** begin DATA EXTRACT **

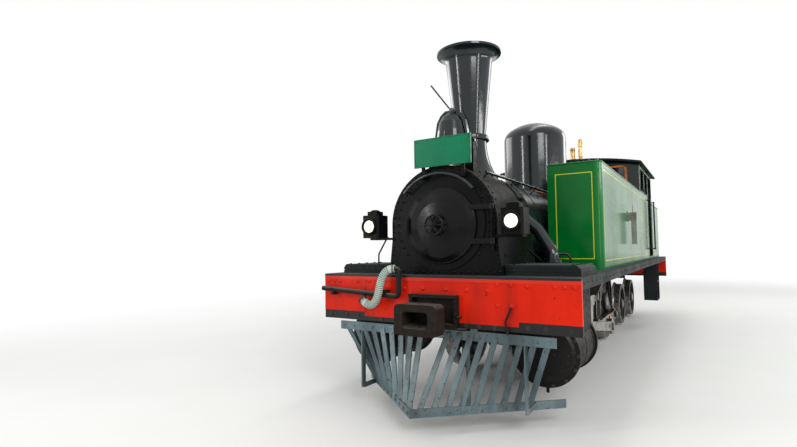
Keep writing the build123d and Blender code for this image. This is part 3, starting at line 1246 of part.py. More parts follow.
def backhead_fittings():
    """Fire door, regulator, gauge glasses and dials on the firebox in the cab."""
    a = BACKHEAD_A
    door = rod_x((a, a + 40), 0, 1520, 150) + rod_x((a + 40, a + 60), 0, 1520, 20)
    regulator = rod_x((a, a + 70), 0, 2020, 34)
    regulator += Pos(x_at(a + 76), 0, z_at(2020)) * Rot(35, 0, 0) * Box(16, 420, 30)
    gauges = []
    for y in (-250, 250):
        column = rod_z(a + 45, y, (1820, 2060), 12)
        for h in (1840, 2040):
            column += rod_x((a, a + 58), y, h, 16)
        gauges.append(column)
    dial = rod_x((a, a + 50), 130, 2150, 70)
    return [door, regulator, dial] + gauges


def reversing_lever():
    a = BACKHEAD_A + 570
    floor_top = FOOTPLATE_TOP + CAB_FLOOR_THICKNESS
    stand = block((a - 160, a + 160), (-790, -760), (floor_top, floor_top + 320))
    lever = Pos(x_at(a), -752, z_at(floor_top + 420)) * Rot(0, 14, 0) * Box(40, 16, 820)
    lever -= block((a - 400, a + 400), (-790, -700), (900, floor_top + 1))
    return stand + lever


def cab_steps():
    """Two-tread steps hung below each doorway."""
    steps = []
    mid = sum(DOORWAY) / 2
    side_y = BEAM_WIDTH / 2 - 12
    for a in (mid - 230, mid + 218):
        steps.append(block((a, a + 12), (side_y - 230, side_y), (450, FRAME_TOP)))
    whole = steps[0] + steps[1]
    for h in (450, 790):
        whole += block((mid - 230, mid + 230), (side_y - 230, side_y), (h, h + 14))
    return both(whole)


# Rails, pipes and the hose

def handrails():
    """Boiler rails on stanchions and the curved rail over the smokebox door."""
    rails = []
    for side in (1, -1):
        angle = radians(52)
        r = SMOKEBOX_R + 55
        y = side * r * cos(angle)
        h = BOILER_AXIS + r * sin(angle)
        rail = rod_x((370, DOME_A - DOME_R - 70), y, h, 14)
        for a in (400, 1130, 1870, 2610):
            inner = (SMOKEBOX_R if a < SMOKEBOX_REAR_A else BOILER_R) + SEAT_GAP
            y0, h0 = side * inner * cos(angle), BOILER_AXIS + inner * sin(angle)
            rail += tube(((a, y0, h0), (a, y, h)), 11, [])
        rails.append(rail)
    r = DOOR_SEAT_R + 22
    a = SMOKEBOX_FRONT_A - FRONT_PLATE_THICKNESS - 76
    points = [(x_at(a), r * cos(radians(t)), z_at(BOILER_AXIS + r * sin(radians(t)))) for t in (40, 90, 140)]
    arc = ThreePointArc(*points)
    arc_rail = sweep(Plane(origin=arc @ 0, z_dir=arc % 0) * Circle(12), path=arc)
    for t in (42, 90, 138):
        y, h = r * cos(radians(t)), BOILER_AXIS + r * sin(radians(t))
        arc_rail += rod_x((a, SMOKEBOX_FRONT_A - FRONT_PLATE_THICKNESS), y, h, 10)
    rails.append(arc_rail)
    return rails


def cab_handrails():
    """Upright rails beside each doorway."""
    rails = []
    y = TANK_OUTER_Y + 45
    for a in (DOORWAY[0] - 45, DOORWAY[1] + 45):
        rail = rod_z(a, y, (1400, 2350), 14)
        for h in (1420, 2330):
            rail += rod_y(a, (TANK_OUTER_Y, y), h, 11)
        rails += both(rail)
    return rails


PIPE_R = 24
PIPE_ELBOW = 37
PIPE_LOW_H = 1036
PIPE_END_Y = -(BEAM_WIDTH / 2 - 12)
PIPE_END_H = 1088
HOSE_R = 37
HOSE_ELBOW_Y = -372
HOSE_TOP = 1290
HOSE_ROUTE = (
    # a, y, h along the middle of the hose
    (-62, HOSE_ELBOW_Y, HOSE_TOP), (-75, -412, HOSE_TOP), (-92, -455, 1262), (-104, -487, 1205),
    (-110, -505, 1135), (-112, -520, 1065), (-110, -545, 1000), (-104, -585, 960), (-96, -635, 950),
    (-88, -685, 968), (-82, -715, 992),
)


def bend_radii(points):
    """Radius at each inner point: 0.45 of the shorter run over the tangent of half the turn."""
    radii = []
    for before, here, after in zip(points, points[1:], points[2:]):
        run_in = Vector(*here) - Vector(*before)
        run_out = Vector(*after) - Vector(*here)
        half_turn = radians(run_in.get_angle(run_out) / 2)
        radii.append(0.45 * min(run_in.length, run_out.length) / tan(half_turn))
    return radii


def vacuum_pipe():
    """Train pipe across the right half of the beam, its riser, and the blank that holds the hose's free end."""
    first = Vector(*HOSE_ROUTE[1]) - Vector(*HOSE_ROUTE[0])
    elbow = Vector(*HOSE_ROUTE[0]) - first * (PIPE_ELBOW / abs(first.Y))
    pipe = tube(((elbow.X, PIPE_END_Y, PIPE_END_H), (elbow.X, elbow.Y, PIPE_LOW_H), (elbow.X, elbow.Y, elbow.Z),
                 HOSE_ROUTE[0]), PIPE_R, [46, PIPE_ELBOW - 3])
    for y, beam_face in ((-1100, -BEAM_PATCH), (-480, 0)):
        pipe += block((elbow.X - PIPE_R - 2, beam_face), (y - 14, y + 14), (PIPE_LOW_H - 8, PIPE_END_H + 8))
    before, end = Vector(*HOSE_ROUTE[-2]), Vector(*HOSE_ROUTE[-1])
    run = (end - before).normalized()
    face = Plane(origin=(x_at(end.X), end.Y, z_at(end.Z)), z_dir=(-run.X, run.Y, run.Z))
    blank = extrude(face * Circle(HOSE_R + 6), amount=12)
    lug = block((end.X - 6, elbow.X), (end.Y - 2, end.Y + 14), (end.Z + 26, PIPE_LOW_H + 12))
    return pipe + blank + lug


def vacuum_hose():
    radii = bend_radii(HOSE_ROUTE)
    print("hose bend radii", [round(r) for r in radii])
    return tube(HOSE_ROUTE, HOSE_R, radii)


def wheelset(a):
    """Axle, both spoked wheels and their crank pins."""
    pin_end = LONG_PIN_END if a == COUPLED_AXLES_A[1] else SHORT_PIN_END
    return [axle(a, AXLE_H, AXLE_JOURNAL_R, AXLE_SEAT_R)] + coupled_wheels(a) + crank_pins(a, pin_end)


def bogie_wheelset(a):
    return [axle(a, BOGIE_AXLE_H, BOGIE_JOURNAL_R, BOGIE_SEAT_R)] + bogie_wheels(a)


def all_windows():
    front_frames, front_panes = window_parts(CAB_FRONT_A, -1)
    rear_frames, rear_panes = window_parts(CAB_REAR_A, 1)
    return front_frames + rear_frames, front_panes + rear_panes


NODES = {
    "main_frame": lambda: main_frame() + frame_stretchers() + [bogie_bolster()],
    "running_boards": running_boards,
    "end_platforms": end_platforms,
    "front_buffer_beam": lambda: buffer_beam(True),
    "rear_buffer_beam": lambda: buffer_beam(False),
    "beam_angles": lambda: beam_angles(True) + beam_angles(False),
    "front_coupler": coupler,
    "rear_coupler": lambda: turned_round(coupler()),
    "cowcatcher": cowcatcher,
    "axle_boxes": axle_boxes,
    "springs": springs,
    "brake_gear": brake_gear,
    "left_cylinder": cylinder,
    "right_cylinder": lambda: mirrored(cylinder()),
    "slide_bars": lambda: both(slide_bars()),
    "left_crosshead": lambda: crosshead(1),
    "right_crosshead": lambda: crosshead(-1),
    "left_connecting_rod": lambda: connecting_rod(1),
    "right_connecting_rod": lambda: connecting_rod(-1),
    "left_coupling_rod": lambda: coupling_rod(1),
    "right_coupling_rod": lambda: coupling_rod(-1),
    "leading_wheelset": lambda: wheelset(COUPLED_AXLES_A[0]),
    "driving_wheelset": lambda: wheelset(COUPLED_AXLES_A[1]),
    "trailing_wheelset": lambda: wheelset(COUPLED_AXLES_A[2]),
    "bogie_frame": bogie_frame,
    "front_bogie_wheelset": lambda: bogie_wheelset(BOGIE_AXLES_A[0]),
    "rear_bogie_wheelset": lambda: bogie_wheelset(BOGIE_AXLES_A[1]),
    "smokebox": smokebox,
    "smokebox_saddle": smokebox_saddle,
    "smokebox_door": smokebox_door,
    "boiler": boiler,
    "chimney": chimney,
    "steam_dome": steam_dome,
    "safety_valve": lambda: [safety_valve(), whistle()],
    "valve_chest_covers": valve_chest_covers,
    "steam_pipes": steam_pipes,
    "name_board": name_board,
    "front_brackets": lambda: [bell_bracket(), door_hinge_rod()] + board_brackets(),
    "bell": bell,
    "marker_lamps": lambda: marker_lamps() + lamp_lenses(),
    "left_side_tank": side_tank,
    "right_side_tank": lambda: mirrored(side_tank()),
    "left_tank_lid": tank_lid,
    "right_tank_lid": lambda: mirrored(tank_lid()),
    "tank_bracket": tank_bracket,
    "cab_front": cab_front,
    "cab_rear": cab_rear,
    "left_cab_side": cab_side,
    "right_cab_side": lambda: mirrored(cab_side()),
    "cab_roof": cab_roof,
    "cab_floor": cab_floor,
    "coal_bunker": coal_bunker,
    "backhead_fittings": lambda: backhead_fittings() + [reversing_lever()],
    "cab_steps": cab_steps,
    "window_frames": lambda: all_windows()[0],
    "window_glass": lambda: all_windows()[1],
    "handrails": lambda: handrails() + cab_handrails(),
    "vacuum_pipe": vacuum_pipe,
    "vacuum_hose": vacuum_hose,
}

os.makedirs("parts", exist_ok=True)
for node, make in NODES.items():
    save(node, make())
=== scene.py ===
# %% [markdown]
# # A side-tank steam locomotive
#
# Every CAD node already sits where it belongs, in metres, with +X forward, +Y to the left and
# +Z up. This notebook leaves those shapes alone and adds what makes them look like a
# locomotive: paint and grime, rivets and bolts, lining, lamps, a ribbed hose and a plain studio
# around it all.

# %% Load the locomotive
from math import asin, cos, pi, radians, sin, sqrt

import bmesh
import bpy
from mathutils import Matrix, Vector


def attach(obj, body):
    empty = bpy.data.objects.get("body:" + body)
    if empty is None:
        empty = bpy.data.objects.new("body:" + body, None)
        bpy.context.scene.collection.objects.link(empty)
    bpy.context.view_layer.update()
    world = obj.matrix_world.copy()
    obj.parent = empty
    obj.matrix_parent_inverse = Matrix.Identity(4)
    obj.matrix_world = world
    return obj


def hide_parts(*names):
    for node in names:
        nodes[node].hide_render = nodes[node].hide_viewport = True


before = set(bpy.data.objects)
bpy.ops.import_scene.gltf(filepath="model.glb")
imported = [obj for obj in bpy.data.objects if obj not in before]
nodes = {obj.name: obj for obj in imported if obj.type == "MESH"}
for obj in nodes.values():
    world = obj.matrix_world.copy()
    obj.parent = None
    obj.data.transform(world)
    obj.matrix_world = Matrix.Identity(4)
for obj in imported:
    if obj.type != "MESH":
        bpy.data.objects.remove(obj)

scene = bpy.context.scene
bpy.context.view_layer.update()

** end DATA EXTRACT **

◆ WORK TO DO
Write out once more the lines above beginning at the line with "imported = [obj"; continue through the final line and stop there.

◆ OUTPUT OF THE EXERCISE
imported = [obj for obj in bpy.data.objects if obj not in before]
nodes = {obj.name: obj for obj in imported if obj.type == "MESH"}
for obj in nodes.values():
    world = obj.matrix_world.copy()
    obj.parent = None
    obj.data.transform(world)
    obj.matrix_world = Matrix.Identity(4)
for obj in imported:
    if obj.type != "MESH":
        bpy.data.objects.remove(obj)

scene = bpy.context.scene
bpy.context.view_layer.update()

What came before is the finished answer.